As the world of music changed, however, so did the world of fashion. With the hippie culture slowly fading out, glam rockers like David Bowie entered the scene and inspired a new fashion revolution that celebrated androgyny and flamboyant clothing. At the same time, punk music emerged during the mid to late 70s and gave a voice to the disenfranchised youths of Britain that allowed them to rebel.
This era also saw many more festivals emerge, such as Glastonbury, though it was not nearly as popular as it is now. It only attracted between 1500 to 2000 people, compared to the 175,000 visitors it accumulated in 2019.
As opposed to the bohemian nature of tie-dye and crochet, the 1970s introduced leather jackets studded with metal spikes and laced with safety pins, and Doc Martens as the footwear of choice.
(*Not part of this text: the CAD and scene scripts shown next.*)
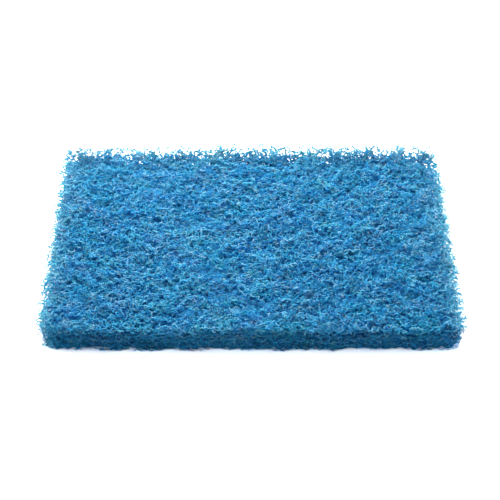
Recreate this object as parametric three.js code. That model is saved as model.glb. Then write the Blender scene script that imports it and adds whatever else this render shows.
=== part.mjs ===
// A hand scouring pad: one rectangular slab, cut from a lofty nonwoven web of crimped, resin-bonded fibres.
// Millimetres, +Z up. X runs along the pad's long side and Y away from the viewer. The origin is the middle
// of the underside, which lies flat on whatever the pad rests on.
import * as THREE from "three";
import { ImprovedNoise } from "three/addons/math/ImprovedNoise.js";

// Overall sizes, measured over the tufts' tips where the cut runs true.
const PAD_LENGTH = 229;
const PAD_WIDTH = 152;
const PAD_THICKNESS = 15;

// Radii of the four upright corners, seen from above. The front pair is worn a little rounder than the back.
const FRONT_LEFT_RADIUS = 8;
const FRONT_RIGHT_RADIUS = 6.5;
const BACK_LEFT_RADIUS = 4.5;
const BACK_RIGHT_RADIUS = 4.5;

// Radii of the rims, where the broad faces turn into the cut sides.
const UPPER_RIM_RADIUS = 1.8;
const LOWER_RIM_RADIUS = 1.4;
const RIM_STEPS = 2;

// The web's relief. Tufts and pits are the small lumps between knots of fibre, and loft is the slow rise and
// fall of the web's thickness. The cut's wander is how far the cut sides stray from a straight line, either
// way, and it is the same all the way down the cut.
const TUFT_PITCH = 3.9;
const TUFT_DEPTH = 1.4;
const LOFT_LENGTH = 47;
const LOFT_DEPTH = 0.8;
const WANDER_LENGTH = 38;
const WANDER_DEPTH = 0.7;
const WANDER_SKEW = 0.3;

// Spacing of the surface's points.
const SURFACE_STEP = 3.3;

const WEB_COLOUR = 0x3683b4;
const WEB_ROUGHNESS = 0.85;

const GOLDEN_RATIO = (1 + Math.sqrt(5)) / 2;
const UP = new THREE.Vector3(0, 0, 1);
const perlin = new ImprovedNoise();
const columns = Math.round(PAD_LENGTH / SURFACE_STEP);
const rows = Math.round(PAD_WIDTH / SURFACE_STEP);
const sideSteps = Math.round(PAD_THICKNESS / SURFACE_STEP);

// A slow wave from -1 to 1: two sines, the second shorter by the golden ratio, so that it never repeats.
function slowWave(distance, length) {
  const turn = (2 * Math.PI * distance) / length;
  return (Math.sin(turn) + Math.sin(GOLDEN_RATIO * turn)) / 2;
}

// How deep the relief lies under the slab's smooth surface. Loft is felt on the broad upper face only.
function reliefDepth({ x, y, z }, normal) {
  const lump = perlin.noise(x / TUFT_PITCH, y / TUFT_PITCH, z / TUFT_PITCH);
  const tufts = TUFT_DEPTH * THREE.MathUtils.clamp(0.5 + lump, 0, 1);
  const loft = (LOFT_DEPTH * (1 - slowWave(x, LOFT_LENGTH) * slowWave(y, LOFT_LENGTH))) / 2;
  return tufts + loft * Math.max(normal.z, 0);
}

// How far the cut's wander carries a place on the plan. The waves run a little askew, so that opposite
// sides don't stray alike.
function wander(x, y) {
  return new THREE.Vector3(
    WANDER_DEPTH * slowWave(y + WANDER_SKEW * x, WANDER_LENGTH),
    WANDER_DEPTH * slowWave(x - WANDER_SKEW * y, WANDER_LENGTH),
    0,
  );
}

// The radius of the upright corner in the quarter of the pad that holds this point.
function cornerRadius(x, y) {
  if (y < 0) return x < 0 ? FRONT_LEFT_RADIUS : FRONT_RIGHT_RADIUS;
  return x < 0 ? BACK_LEFT_RADIUS : BACK_RIGHT_RADIUS;
}

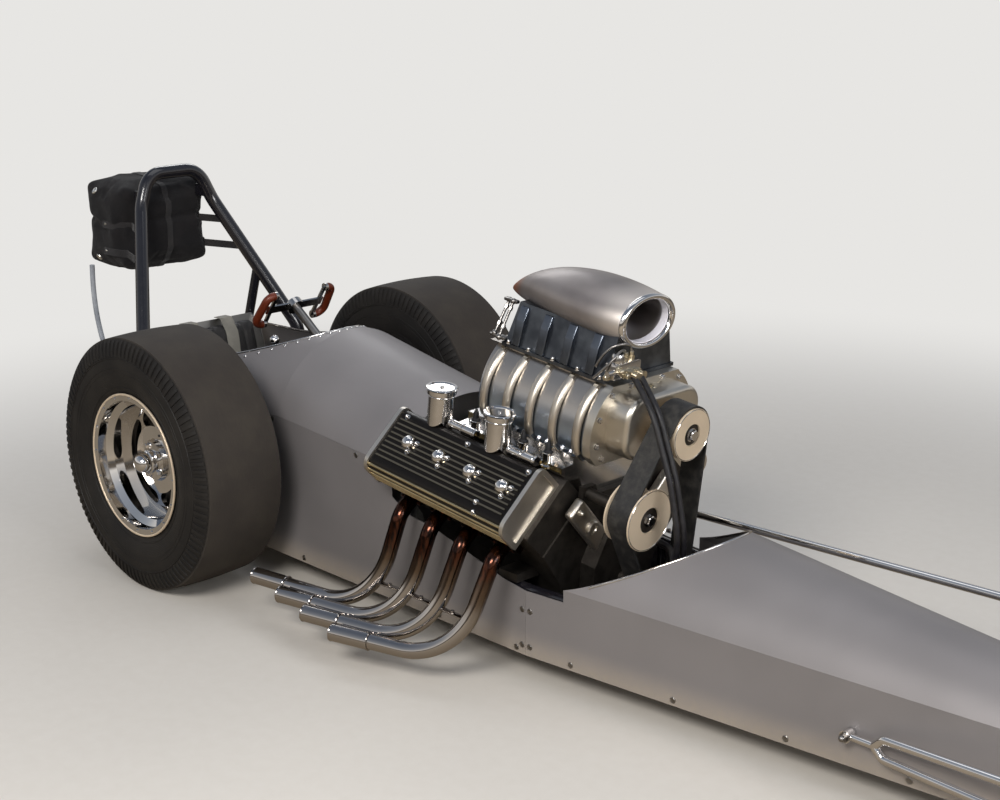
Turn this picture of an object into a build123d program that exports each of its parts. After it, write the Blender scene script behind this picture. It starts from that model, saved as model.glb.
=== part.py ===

These were both political statements as well as festival attire for the anti-establishment punks, and there are still many people who follow this fashion trend at festivals. The Reading and Leeds Festivals are pretty renowned for playing punk bands and being attended by people infatuated by punk fashion.
The 80s was the decade where festival fashion became weird and wonderful, and everyone was embraced with open arms no matter what they were wearing. It was also the decade where festivals became more tied to charity organisations such as WaterAid and Greenpeace. In fact, the biggest concert of the decade — Live Aid — was produced solely to raise money for the crisis in Ethiopia.
But what made the 80s the most different from the 60s and 70s was that there were no attached political messages to the fashion anymore. People dressed up for festivals for fun rather than anything else, and perhaps that’s why it is still such a popular style to date.
With Glastonbury growing in popularity during this decade and more punk / rock festivals emerging, there was a wide variety of fashion. Oversized, bright blazers, classic square Ray-Ban shades, leather bomber jackets, neon legwarmers and excessively layered jewellery were just some of the most common styles that could be found at 80s festivals.
Of course, there are still many elements of 80s fashion that are visible at festivals today. Dressing in neon, wearing legwarmers, backcombing hair and bright slogan tees (Choose Life and Frankie Says Relax are among the most common) are practically staples of modern festival attire.
During the 90s there was an ‘alternative rock’ explosion, breaking down genre boundaries that had previously limited musicians and feeding the kids of Woodstock-goers the new sound they had been craving. And of course, with a new wave of music comes a new wave of fashion.
Grunge and riot scenes were immensely popular, as was the angsty, laid-back attitudes of the younger generations, and this was reflected in the fashion at festivals. Long hair, oversized t-shirts, flannel shirts and army-grade boots were all the rage and were mainly inspired by popular grunge artists like Kurt Cobain.
The ‘Cool Britannia’ movement in England also contributed to this and heavily influenced fashion at festivals. Inspired by such artists as Oasis and Blur, bucket hats, Harrington jackets and football shirts became widely popular, as they promoted working class pride and championed British culture. As a result of this, the Union Jack was everywhere, including clothing (think that Geri Halliwell dress, for example).
Alongside this new grunge movement was the emergence of underground dance music. Raving became a part of daily life for many young people during the 90s, and as these sorts of festivals grew, so did the fashion. Space buns, baggy clothes and bright slogans accompanied the dance scene, and are still a common occurrence at 21st Century festivals such as Coachella.
So whether we realise it or not, festival fashion in the 20th Century has heavily influenced how we dress for festivals. Though festival fashion is constantly changing as new generations put their own spin on it, there will always still be a reference to that first big festival at a dairy farm in the summer of ‘69.